The new national security law that Beijing wants to put in place in Hong Kong worries the Portuguese authorities, as it threatens the semi-autonomy of the territory, said the Consul-General of Portugal in Macao and Hong Kong to Lusa Portuguese News Agency.

“Obviously, we are a little concerned that this new legislation may call into question the ‘One country, two systems’ principle,” said Consul-General Paulo Cunha-Alves, stressing that Portugal’s position coincides with the one expressed by the European Union.

“We would have preferred the law to be adopted by the competent authorities of the Hong Kong Special Administrative Region,” the ambassador told Lusa.

“But we also understand” the decision, he said, remembering the lack of response by the political authorities in Hong Kong.

The situation is different from what happened in March 2009 in Macao during the enactment of article 23 of the Basic Law.

Macao’s national security law prohibits and punishes acts of “treason, secession, and subversion” against the central government, as well as “preparatory acts” leading to any of these acts.

For the Portuguese diplomat, “the important thing [now] is that a dialogue should exist between the various forces of society … towards development”.

The ambassador’s statements to Lusa Portuguese News Agency were made on the sidelines of the celebrations of June 10 – Dia de Portugal, Camões and the Portuguese Communities.

In February 2003, the Hong Kong government proposed the National Security (Legislative Provisions) Bill 2003 to the Legislative Council which aimed to amend the Crimes Ordinance, the Official Secrets Ordinance and the Societies Ordinance pursuant to the obligation imposed by Article 23 of the Basic Law of Hong Kong.

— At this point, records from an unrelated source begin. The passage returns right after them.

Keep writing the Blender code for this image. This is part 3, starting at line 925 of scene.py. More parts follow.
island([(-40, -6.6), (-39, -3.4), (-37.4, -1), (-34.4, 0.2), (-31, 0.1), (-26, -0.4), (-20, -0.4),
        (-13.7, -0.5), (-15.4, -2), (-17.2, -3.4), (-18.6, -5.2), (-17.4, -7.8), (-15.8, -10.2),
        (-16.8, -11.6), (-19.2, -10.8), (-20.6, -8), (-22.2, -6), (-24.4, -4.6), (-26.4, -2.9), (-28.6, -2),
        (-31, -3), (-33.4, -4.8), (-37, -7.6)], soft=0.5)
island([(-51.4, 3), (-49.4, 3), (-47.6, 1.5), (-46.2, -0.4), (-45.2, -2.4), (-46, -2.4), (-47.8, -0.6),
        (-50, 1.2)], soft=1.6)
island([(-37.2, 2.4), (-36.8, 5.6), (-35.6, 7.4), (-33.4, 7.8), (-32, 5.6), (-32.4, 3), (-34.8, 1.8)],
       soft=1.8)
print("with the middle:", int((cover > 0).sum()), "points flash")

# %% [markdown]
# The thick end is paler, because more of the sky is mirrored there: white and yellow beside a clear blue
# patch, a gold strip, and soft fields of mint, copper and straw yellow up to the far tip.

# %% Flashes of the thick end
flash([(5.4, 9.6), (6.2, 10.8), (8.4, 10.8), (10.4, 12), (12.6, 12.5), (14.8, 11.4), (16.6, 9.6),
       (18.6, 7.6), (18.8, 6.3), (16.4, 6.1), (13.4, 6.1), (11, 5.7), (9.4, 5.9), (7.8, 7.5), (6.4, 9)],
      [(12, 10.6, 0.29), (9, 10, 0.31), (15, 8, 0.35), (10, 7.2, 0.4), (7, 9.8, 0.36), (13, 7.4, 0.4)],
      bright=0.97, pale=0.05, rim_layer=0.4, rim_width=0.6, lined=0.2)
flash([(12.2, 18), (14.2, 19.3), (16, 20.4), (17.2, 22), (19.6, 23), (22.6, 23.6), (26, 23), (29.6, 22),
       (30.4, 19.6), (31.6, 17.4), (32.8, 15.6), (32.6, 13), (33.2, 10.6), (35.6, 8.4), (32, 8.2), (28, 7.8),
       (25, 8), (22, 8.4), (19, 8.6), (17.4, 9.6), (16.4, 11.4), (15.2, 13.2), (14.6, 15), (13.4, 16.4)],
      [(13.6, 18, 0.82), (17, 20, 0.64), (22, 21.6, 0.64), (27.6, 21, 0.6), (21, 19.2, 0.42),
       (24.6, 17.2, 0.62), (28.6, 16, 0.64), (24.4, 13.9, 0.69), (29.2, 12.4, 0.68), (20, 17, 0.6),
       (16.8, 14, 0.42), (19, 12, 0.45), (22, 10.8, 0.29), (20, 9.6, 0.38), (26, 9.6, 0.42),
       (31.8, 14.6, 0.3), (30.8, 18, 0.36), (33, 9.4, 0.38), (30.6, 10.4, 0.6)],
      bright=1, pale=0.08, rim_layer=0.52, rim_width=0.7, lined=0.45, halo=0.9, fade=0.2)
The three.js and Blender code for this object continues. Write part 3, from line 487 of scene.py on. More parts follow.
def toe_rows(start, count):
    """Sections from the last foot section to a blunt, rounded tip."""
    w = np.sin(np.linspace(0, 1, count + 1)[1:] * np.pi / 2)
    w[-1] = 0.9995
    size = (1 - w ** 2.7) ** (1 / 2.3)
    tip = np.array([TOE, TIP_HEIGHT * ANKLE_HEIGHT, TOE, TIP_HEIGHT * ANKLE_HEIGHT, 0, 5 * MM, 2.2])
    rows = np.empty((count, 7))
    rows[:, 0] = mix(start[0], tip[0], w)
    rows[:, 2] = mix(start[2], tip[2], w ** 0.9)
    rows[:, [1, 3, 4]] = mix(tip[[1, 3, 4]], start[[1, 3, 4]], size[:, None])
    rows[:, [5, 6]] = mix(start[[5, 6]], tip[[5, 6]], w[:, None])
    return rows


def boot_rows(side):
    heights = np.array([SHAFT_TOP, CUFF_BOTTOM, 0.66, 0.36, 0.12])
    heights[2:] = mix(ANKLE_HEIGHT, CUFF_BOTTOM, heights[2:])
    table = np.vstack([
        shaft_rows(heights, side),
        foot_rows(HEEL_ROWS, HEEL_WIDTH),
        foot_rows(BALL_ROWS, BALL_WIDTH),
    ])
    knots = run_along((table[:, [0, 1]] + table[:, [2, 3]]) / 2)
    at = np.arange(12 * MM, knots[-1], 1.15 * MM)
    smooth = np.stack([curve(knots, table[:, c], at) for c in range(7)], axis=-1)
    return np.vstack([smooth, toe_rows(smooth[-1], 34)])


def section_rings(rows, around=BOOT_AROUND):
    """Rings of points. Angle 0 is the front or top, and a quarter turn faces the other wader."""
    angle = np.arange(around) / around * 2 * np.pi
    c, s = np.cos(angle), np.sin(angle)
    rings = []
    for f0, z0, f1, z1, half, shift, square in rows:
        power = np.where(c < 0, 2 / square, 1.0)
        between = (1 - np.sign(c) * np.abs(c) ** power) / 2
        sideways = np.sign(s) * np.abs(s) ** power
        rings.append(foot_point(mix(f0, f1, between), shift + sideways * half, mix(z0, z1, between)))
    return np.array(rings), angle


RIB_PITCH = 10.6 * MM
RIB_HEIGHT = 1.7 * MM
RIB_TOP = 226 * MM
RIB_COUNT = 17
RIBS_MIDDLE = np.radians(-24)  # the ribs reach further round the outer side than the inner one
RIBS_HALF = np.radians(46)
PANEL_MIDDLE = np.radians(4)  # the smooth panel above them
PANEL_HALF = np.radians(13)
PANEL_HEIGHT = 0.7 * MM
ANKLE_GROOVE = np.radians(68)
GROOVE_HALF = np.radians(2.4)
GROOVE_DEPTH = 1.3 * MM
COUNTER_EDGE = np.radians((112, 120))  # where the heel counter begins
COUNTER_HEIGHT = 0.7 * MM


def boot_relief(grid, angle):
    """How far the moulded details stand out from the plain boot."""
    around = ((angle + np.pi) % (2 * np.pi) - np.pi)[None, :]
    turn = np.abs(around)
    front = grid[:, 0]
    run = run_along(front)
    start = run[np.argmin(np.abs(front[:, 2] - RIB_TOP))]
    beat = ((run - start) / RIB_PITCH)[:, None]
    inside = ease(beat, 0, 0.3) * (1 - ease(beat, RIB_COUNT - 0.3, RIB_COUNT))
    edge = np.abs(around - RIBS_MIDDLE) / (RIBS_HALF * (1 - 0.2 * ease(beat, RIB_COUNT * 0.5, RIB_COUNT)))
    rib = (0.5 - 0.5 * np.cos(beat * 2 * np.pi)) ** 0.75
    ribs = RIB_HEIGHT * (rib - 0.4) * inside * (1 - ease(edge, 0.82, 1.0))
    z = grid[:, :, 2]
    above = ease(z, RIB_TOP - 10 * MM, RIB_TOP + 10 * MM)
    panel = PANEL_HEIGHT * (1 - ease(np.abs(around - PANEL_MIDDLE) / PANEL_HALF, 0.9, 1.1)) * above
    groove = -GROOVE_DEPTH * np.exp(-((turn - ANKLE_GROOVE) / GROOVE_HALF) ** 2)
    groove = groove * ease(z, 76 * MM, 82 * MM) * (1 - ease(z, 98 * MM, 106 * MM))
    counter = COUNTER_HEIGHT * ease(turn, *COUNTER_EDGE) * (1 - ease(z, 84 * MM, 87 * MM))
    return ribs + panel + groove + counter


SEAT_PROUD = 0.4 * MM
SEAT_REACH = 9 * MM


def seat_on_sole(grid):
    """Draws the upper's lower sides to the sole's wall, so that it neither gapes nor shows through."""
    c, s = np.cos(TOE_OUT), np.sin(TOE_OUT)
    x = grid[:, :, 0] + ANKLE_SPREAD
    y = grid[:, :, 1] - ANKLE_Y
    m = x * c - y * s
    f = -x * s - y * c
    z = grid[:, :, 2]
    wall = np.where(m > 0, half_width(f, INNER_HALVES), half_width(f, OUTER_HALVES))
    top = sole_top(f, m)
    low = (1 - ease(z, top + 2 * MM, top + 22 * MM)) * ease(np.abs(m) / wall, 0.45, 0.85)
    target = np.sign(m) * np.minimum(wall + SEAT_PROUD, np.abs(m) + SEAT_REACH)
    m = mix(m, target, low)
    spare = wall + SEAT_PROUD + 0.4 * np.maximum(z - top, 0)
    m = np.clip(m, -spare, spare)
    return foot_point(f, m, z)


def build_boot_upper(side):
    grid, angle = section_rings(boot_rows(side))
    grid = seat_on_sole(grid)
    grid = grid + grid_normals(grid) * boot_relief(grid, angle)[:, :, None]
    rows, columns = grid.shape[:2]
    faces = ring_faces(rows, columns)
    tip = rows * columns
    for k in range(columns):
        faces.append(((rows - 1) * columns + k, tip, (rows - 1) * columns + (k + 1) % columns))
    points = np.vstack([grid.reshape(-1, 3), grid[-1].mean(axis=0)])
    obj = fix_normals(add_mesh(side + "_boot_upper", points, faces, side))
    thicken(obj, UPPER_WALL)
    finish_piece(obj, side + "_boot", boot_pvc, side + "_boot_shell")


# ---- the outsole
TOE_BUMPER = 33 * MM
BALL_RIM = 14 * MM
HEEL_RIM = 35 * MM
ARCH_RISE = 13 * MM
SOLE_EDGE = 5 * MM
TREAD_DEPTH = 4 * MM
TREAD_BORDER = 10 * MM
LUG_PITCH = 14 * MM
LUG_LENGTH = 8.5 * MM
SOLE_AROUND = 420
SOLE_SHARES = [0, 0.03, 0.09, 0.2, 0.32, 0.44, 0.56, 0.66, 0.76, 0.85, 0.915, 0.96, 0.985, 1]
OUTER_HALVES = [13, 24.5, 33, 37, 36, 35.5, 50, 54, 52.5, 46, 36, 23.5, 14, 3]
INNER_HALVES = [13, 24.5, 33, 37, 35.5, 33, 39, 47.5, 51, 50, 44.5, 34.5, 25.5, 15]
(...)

The proposed bill caused considerable controversy in Hong Kong and a massive demonstration on July 1, 2003. In the aftermath, the bill was withdrawn after it became clear that it would not get the necessary support from the Legislative Council for it to be passed. The bill was then shelved indefinitely.

Beijing wants to put in place the national security law on Hong Kong, a proposal approved during the annual session of the National People’s Assembly on May 28 in Beijing.

The document now presented came after repeated warnings by the Chinese government against dissents in Hong Kong, shaken in 2019 by seven months of demonstrations.

The EU considered that the diploma in question “reduces Hong Kong’s autonomy” and “represents genuine, political and economic problems”.

China maintained that the legislation “does not call into question” the “one country, two systems”, and that it is “just a way to increase security” in the special administrative region with a law that “should have already been passed”.

The former British colony returned to China in 1997 under an agreement that guaranteed the territory 50 years of autonomy and freedoms, under the principle of “one country, two systems”.

As with Macao since 1999, Hong Kong has agreed a 50-year period with a high degree of autonomy, at the executive, legislative and judicial level, with the central Chinese government being responsible for foreign relations and defence.